What comes after insurance withdrawal is a cascading sequence: higher borrowing costs, declining property values, reduced tax bases for local governments, and ultimately, a fiscal and social crisis in communities that built their identity and equity around homeownership in places that are becoming genuinely hazardous.
What Comes Next
The home insurance market showed early signs of stabilization in 2025, as carriers regained profitability and cautiously expanded availability in some regions. Still, premiums remain historically high, climate risks continue to intensify, and homeowners are taking on more financial responsibility through higher deductibles and stricter property-level underwriting.
Stabilization is not resolution. The forces behind premium increases, warming temperatures, more intense storms, longer and more destructive fire seasons, rising reinsurance costs, and outdated infrastructure in high-risk zones are not abating. What the industry is experiencing right now is a managed repricing, not a solved problem.
Whether rates will continue to increase in 2026 and beyond depends on a lot of factors, including rate increases that insurance companies have already filed but that haven’t reached many homeowners yet, and some of which are still in the process of regulatory approval.
The trajectory is not ambiguous.

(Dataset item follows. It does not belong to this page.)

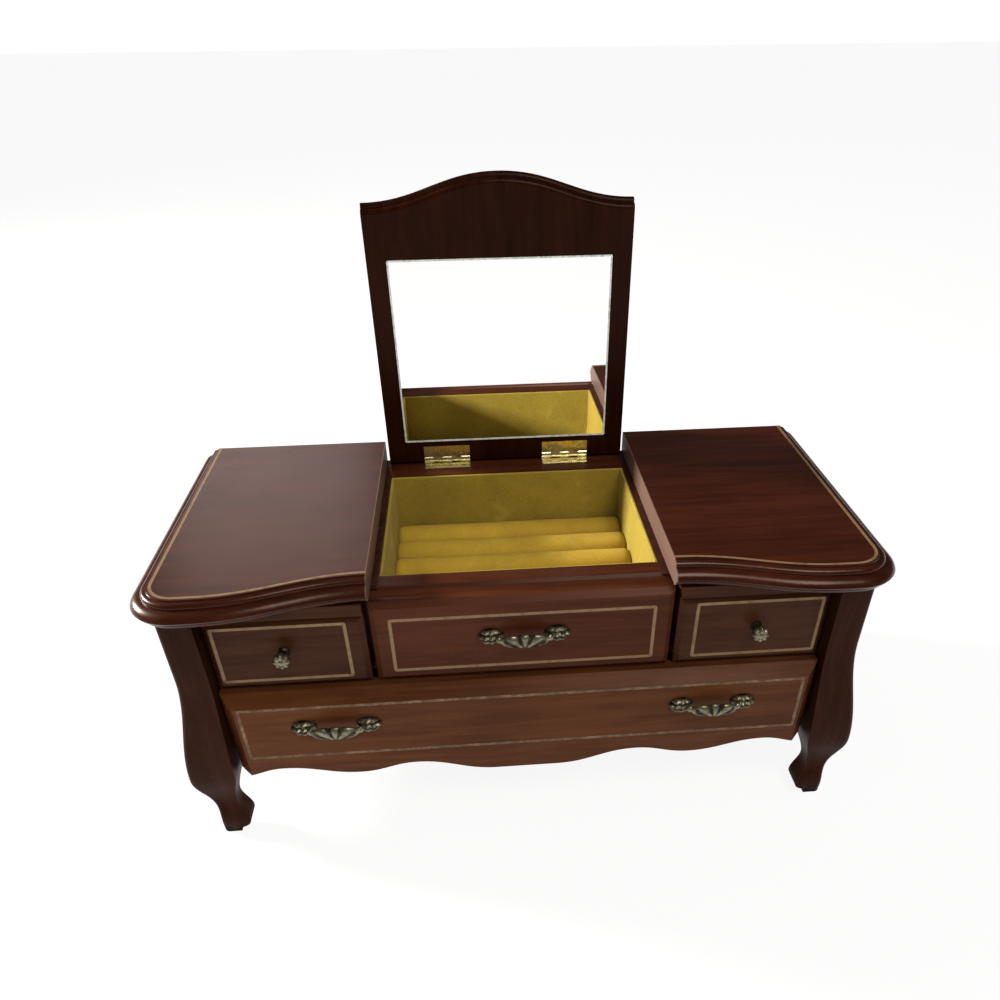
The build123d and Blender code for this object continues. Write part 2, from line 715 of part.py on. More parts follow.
for screws_name, screw_plane, screw_places in (
    ("hinge_case_screws", Plane.XY.offset(rim_z), case_screw_places),
    ("hinge_lid_screws", lid_plane.offset(lid_underside), lid_screw_places),
):
    with BuildPart() as screws:
        head_height = hinge_screw_head_radius - hinge_screw_radius
        with BuildSketch(screw_plane):
            with Locations(*screw_places):
                Circle(hinge_screw_radius)
        extrude(amount=-hinge_screw_length)
        with Locations(screw_plane):
            with Locations(*screw_places):
                Cone(
                    hinge_screw_radius,
                    hinge_screw_head_radius,
                    head_height,
                    align=(Align.CENTER, Align.CENTER, Align.MAX),
                )
        with BuildSketch(screw_plane):
            with Locations(*screw_places):
                Rectangle(2 * hinge_screw_head_radius, hinge_screw_slot, rotation=hinge_screw_turn)
        extrude(amount=-hinge_screw_slot_depth, mode=Mode.SUBTRACT)
    screws.part.label = screws_name
    export_step(screws.part, f"parts/{screws_name}.step")

# Drawer fronts
with BuildPart() as right_drawer_front:
    with BuildSketch(facing_front(face_y)):
        with Locations((drawer_front_inner, upper_front_z)):
            Rectangle(drawer_front_outer - drawer_front_inner, upper_drawer_front_height, align=Align.MIN)
    extrude(amount=-upper_drawer_front_thickness)
    field = right_drawer_front.faces().sort_by(Axis.Y)[0]
    chamfer(field.edges(), upper_bevel_width, upper_bevel_depth, reference=field)
    with BuildSketch(facing_front(face_y)):
        with Locations((knob_x, knob_z)):
            Circle(handle_screw_radius + screw_clearance)
    extrude(amount=-upper_drawer_front_thickness, mode=Mode.SUBTRACT)
right_drawer_front.part.label = "right_drawer_front"
export_step(right_drawer_front.part, "parts/right_drawer_front.step")

lower_pull_places = [(-lower_pull_x, lower_pull_z), (lower_pull_x, lower_pull_z)]
screw_offsets_from_pull = (-pull_screw_x, pull_screw_x)
lower_screw_places = [(x + offset, z) for x, z in lower_pull_places for offset in screw_offsets_from_pull]
with BuildPart() as lower_drawer_front:
    with BuildSketch(facing_front(lower_face_y)):
        with BuildLine():
            for side in (-1, 1):
                turns = [(side * x, z) for x, z in [(drawer_front_outer, scallop_end_z)] + scallop_turns]
                for start, end in zip(turns, turns[1:]):
                    s_curve(start, end, curve_fullness)
            last_turn = scallop_turns[-1]
            Line((-last_turn[0], last_turn[1]), last_turn)
            Polyline(
                (-drawer_front_outer, scallop_end_z),
                (-drawer_front_outer, lower_front_top_z),
                (drawer_front_outer, lower_front_top_z),
                (drawer_front_outer, scallop_end_z),
            )
        make_face()
    extrude(amount=-lower_front_thickness)
    field = lower_drawer_front.faces().sort_by(Axis.Y)[0]
    chamfer(field.edges().sort_by(Axis.Z)[-1], lower_top_bevel, lower_bevel_depth, reference=field)
    field = lower_drawer_front.faces().sort_by(Axis.Y)[0]
    ends = field.edges().filter_by(Axis.Z)
    chamfer(ends, lower_side_bevel, lower_bevel_depth, reference=field)
    with BuildSketch(facing_front(lower_face_y)):
        with Locations(*lower_screw_places):
            Circle(handle_screw_radius + screw_clearance)
    extrude(amount=-lower_front_thickness, mode=Mode.SUBTRACT)
lower_drawer_front.part.label = "lower_drawer_front"
export_step(lower_drawer_front.part, "parts/lower_drawer_front.step")

# Drawer boxes
upper_box = (upper_front_back_y, upper_floor_z, upper_box_height)
lower_box = (lower_front_back_y, lower_floor_z, lower_box_height)
for drawer_name, box_left, box_right, (box_front_y, box_floor_z, box_height) in (
    ("right_drawer", drawer_box_inner, drawer_box_outer, upper_box),
    ("left_drawer", -drawer_box_outer, -drawer_box_inner, upper_box),
    ("lower_drawer", -drawer_box_outer, drawer_box_outer, lower_box),
):
    box_z = box_floor_z + drawer_running_gap
    box_depth = drawer_back_y - box_front_y
    for side, side_x in (("left", box_left), ("right", box_right - drawer_board)):
        with BuildPart() as drawer_side:
            with BuildSketch(Plane.XY.offset(box_z)):
                with Locations((side_x, box_front_y)):
                    Rectangle(drawer_board, box_depth, align=Align.MIN)
            extrude(amount=box_height)
        drawer_side.part.label = f"{drawer_name}_{side}_side"
        export_step(drawer_side.part, f"parts/{drawer_name}_{side}_side.step")
    with BuildPart() as drawer_back:
        with BuildSketch(Plane.XY.offset(box_z)):
            with Locations((box_left + drawer_board, drawer_back_y - drawer_board)):
                Rectangle(box_right - box_left - 2 * drawer_board, drawer_board, align=Align.MIN)
        extrude(amount=box_height)
    drawer_back.part.label = f"{drawer_name}_back"
    export_step(drawer_back.part, f"parts/{drawer_name}_back.step")
    with BuildPart() as drawer_bottom:
        with BuildSketch(Plane.XY.offset(box_z + drawer_bottom_lift)):
            with Locations((box_left + drawer_board, box_front_y)):
                Rectangle(box_right - box_left - 2 * drawer_board, box_depth - drawer_board, align=Align.MIN)
        extrude(amount=drawer_bottom_thickness)
    drawer_bottom.part.label = f"{drawer_name}_bottom"
    export_step(drawer_bottom.part, f"parts/{drawer_name}_bottom.step")

# Knobs, turned, each held by a screw from inside its drawer
with BuildPart() as right_drawer_knob:
    with BuildSketch(Plane(origin=(knob_x, face_y, knob_z), x_dir=(1, 0, 0), z_dir=(0, 0, 1))):
        with BuildLine():
            Polyline(
                (0, -knob_stand),
                (0, 0),
                (knob_foot_radius, 0),
                (knob_foot_radius, -knob_foot_thickness),
                (knob_stem_radius, -2 * knob_foot_thickness),
                (knob_stem_radius, -knob_stem_end),
            )
            Spline(
                (knob_stem_radius, -knob_stem_end),
                (knob_radius, -knob_widest),
                (0, -knob_stand),
                tangents=((1, 0), (-1, 0)),
            )
        make_face()
    revolve(axis=Axis((knob_x, face_y, knob_z), (0, 1, 0)))
    with BuildSketch(facing_front(face_y)):
        with Locations((knob_x, knob_z)):
            Circle(handle_screw_radius + screw_clearance)
    extrude(amount=handle_screw_bite + screw_clearance, mode=Mode.SUBTRACT)
right_drawer_knob.part.label = "right_drawer_knob"
export_step(right_drawer_knob.part, "parts/right_drawer_knob.step")

with BuildPart() as right_knob_screw:
    with BuildSketch(facing_front(upper_front_back_y)):
        with Locations((knob_x, knob_z)):
            Circle(handle_screw_radius)
    extrude(amount=upper_drawer_front_thickness + handle_screw_bite)
    with BuildSketch(facing_front(upper_front_back_y)):
        with Locations((knob_x, knob_z)):
            Circle(handle_screw_head_radius)
    extrude(amount=-handle_screw_head)
right_knob_screw.part.label = "right_drawer_knob_screw"
export_step(right_knob_screw.part, "parts/right_drawer_knob_screw.step")

for piece_name, right_piece in (
    ("drawer_front", right_drawer_front),
    ("drawer_knob", right_drawer_knob),
    ("drawer_knob_screw", right_knob_screw),
):
    with BuildPart() as left_piece:
        mirror(right_piece.part, about=Plane.YZ)
    left_piece.part.label = f"left_{piece_name}"
    export_step(left_piece.part, f"parts/left_{piece_name}.step")

# Pulls: two leaves against the front, and a bar that stands forward between them with a boss in its middle
for pull_name, pull_x, pull_y, pull_z in (
    ("false_front_pull", 0, face_y, false_pull_z),
    ("lower_drawer_left_pull", -lower_pull_x, lower_face_y, lower_pull_z),
    ("lower_drawer_right_pull", lower_pull_x, lower_face_y, lower_pull_z),
):
    bar_y = pull_y - pull_stand + pull_bar_radius
    with BuildPart() as pull:
        leaf_places = [(pull_x - pull_screw_x, pull_z), (pull_x + pull_screw_x, pull_z)]
        with BuildSketch(facing_front(pull_y)):
            with Locations(*leaf_places):
                Ellipse(pull_leaf_length / 2, pull_leaf_height / 2)
        extrude(amount=pull_leaf_thickness)
        with BuildLine(Plane.XY.offset(pull_z)) as bar:
            FilletPolyline(
                (pull_x - pull_bar_root, pull_y - pull_leaf_thickness / 2),
                (pull_x - pull_bar_shoulder, bar_y + pull_bar_rise),
                (pull_x, bar_y),
                (pull_x + pull_bar_shoulder, bar_y + pull_bar_rise),
                (pull_x + pull_bar_root, pull_y - pull_leaf_thickness / 2),
                radius=pull_bar_bend,
            )
        with BuildSketch(Plane(origin=bar.wires()[0] @ 0, z_dir=bar.wires()[0] % 0)):
            Circle(pull_bar_radius)
        sweep(path=bar.wires()[0])
        with BuildSketch(facing_front(bar_y + pull_boss_thickness / 2)):
            with Locations((pull_x, pull_z)):
                Ellipse(pull_boss_length / 2, pull_boss_height / 2)
        extrude(amount=pull_boss_thickness)
        with BuildSketch(facing_front(pull_y)):
            with Locations(*leaf_places):
                Circle(handle_screw_radius + screw_clearance)
        extrude(amount=handle_screw_bite + screw_clearance, mode=Mode.SUBTRACT)
    pull.part.label = pull_name
    export_step(pull.part, f"parts/{pull_name}.step")

for screws_name, screw_places, front_y, head_y in (
    ("false_front_pull_screws", pull_screw_places, face_y, false_back_y - handle_screw_head),
    ("lower_pull_screws", lower_screw_places, lower_face_y, lower_front_back_y),
):
    with BuildPart() as screws:
        with BuildSketch(facing_front(head_y)):
            with Locations(*screw_places):
                Circle(handle_screw_radius)
        extrude(amount=head_y - front_y + handle_screw_bite)
        with BuildSketch(facing_front(head_y)):
            with Locations(*screw_places):
                Circle(handle_screw_head_radius)
        extrude(amount=-handle_screw_head)
    screws.part.label = screws_name
    export_step(screws.part, f"parts/{screws_name}.step")
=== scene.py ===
import math
import random
import bmesh
import bpy
from mathutils import Matrix, Vector, noise


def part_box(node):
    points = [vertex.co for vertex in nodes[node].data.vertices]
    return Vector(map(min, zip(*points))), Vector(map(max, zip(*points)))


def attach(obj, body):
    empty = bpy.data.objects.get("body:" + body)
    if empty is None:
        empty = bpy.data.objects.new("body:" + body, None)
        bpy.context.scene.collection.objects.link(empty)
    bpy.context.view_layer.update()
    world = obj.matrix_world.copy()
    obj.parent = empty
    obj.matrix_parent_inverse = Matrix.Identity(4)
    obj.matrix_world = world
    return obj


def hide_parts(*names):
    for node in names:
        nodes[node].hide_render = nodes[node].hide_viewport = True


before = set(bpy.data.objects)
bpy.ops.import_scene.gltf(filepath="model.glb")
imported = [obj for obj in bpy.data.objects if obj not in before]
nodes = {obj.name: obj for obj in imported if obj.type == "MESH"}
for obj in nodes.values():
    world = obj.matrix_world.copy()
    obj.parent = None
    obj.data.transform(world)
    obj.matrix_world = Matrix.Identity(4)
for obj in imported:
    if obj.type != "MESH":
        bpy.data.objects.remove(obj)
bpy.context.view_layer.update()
print("vanity box loaded:", len(nodes), "wooden, brass and cloth pieces")

mm = 0.001


class Wire:  # an output socket; sums and products of wires add Math nodes
    def __init__(self, bench, socket):
        self.bench = bench
        self.socket = socket

    def calc(self, operation, *values):
        inputs = dict(enumerate((self,) + values))
        return self.bench.add("ShaderNodeMath", {"operation": operation}, inputs)[0]

    def __add__(self, other):
        return self.calc("ADD", other)

    def __radd__(self, other):
        return self.calc("ADD", other)

    def __sub__(self, other):
        return self.calc("SUBTRACT", other)

    def __rsub__(self, other):
        return (self * -1).calc("ADD", other)

    def __mul__(self, other):
        return self.calc("MULTIPLY", other)

    def __rmul__(self, other):
        return self.calc("MULTIPLY", other)

    def ramp(self, low, high):  # 0 at low, 1 at high, held outside them
        settings = {"clamp": True, "interpolation_type": "SMOOTHSTEP"}
        inputs = {"Value": self, "From Min": low, "From Max": high}
        return self.bench.add("ShaderNodeMapRange", settings, inputs)[0]


class Bench:  # makes nodes in one tree
    def __init__(self, tree):
        self.tree = tree

    def add(self, kind, settings=None, inputs=None):
        node = self.tree.nodes.new(kind)
        for key, value in (settings or {}).items():
            setattr(node, key, value)
        for key, value in (inputs or {}).items():
            if isinstance(value, Wire):
                self.tree.links.new(value.socket, node.inputs[key])
            else:
                node.inputs[key].default_value = value
        return [Wire(self, output) for output in node.outputs]

    def mix(self, factor, first, second):  # colours
        inputs = {0: factor, 6: first, 7: second}
        return self.add("ShaderNodeMix", {"data_type": "RGBA"}, inputs)[2]

    def place(self, scale=(1, 1, 1), turn=(0, 0, 0)):  # object coordinates, stretched
        point = self.add("ShaderNodeTexCoord")[3]
        return self.add("ShaderNodeMapping", None, {"Vector": point, "Scale": scale, "Rotation": turn})[0]

    def speckle(self, scale, detail=3, rough=0.5, point=None, warp=0.0):
        inputs = {"Scale": scale, "Detail": detail, "Roughness": rough, "Distortion": warp}
        inputs["Vector"] = point or self.place()
        return self.add("ShaderNodeTexNoise", None, inputs)[0]

    def bump(self, height, distance, strength=1.0):
        inputs = {"Height": height, "Distance": distance, "Strength": strength}
        return self.add("ShaderNodeBump", None, inputs)[0]


def newMaterial(name, recipe):  # recipe takes a bench and returns the Principled shader's sockets
    material = bpy.data.materials.new(name)
    material.use_nodes = True
    tree = material.node_tree
    tree.nodes.clear()
    bench = Bench(tree)
    surface = bench.add("ShaderNodeBsdfPrincipled", None, recipe(bench))[0]
    bench.add("ShaderNodeOutputMaterial", None, {"Surface": surface})
    return material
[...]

The cost of living in the most climate-exposed parts of the United States is rising in ways that household budgets have never had to accommodate before. Property insurance, for generations a predictable and manageable line item, has become the place where the full weight of deferred reckoning with climate change is beginning to land.
For homeowners, the immediate challenge is navigating a market that has fundamentally changed the rules. For policymakers, the challenge is building systems that do not simply shift uninsurable risk onto those least equipped to carry it.
And for anyone with a long-term financial stake in real property, the challenge is looking clearly at the data and understanding that the repricing happening right now is not the end of the adjustment. It is closer to the beginning.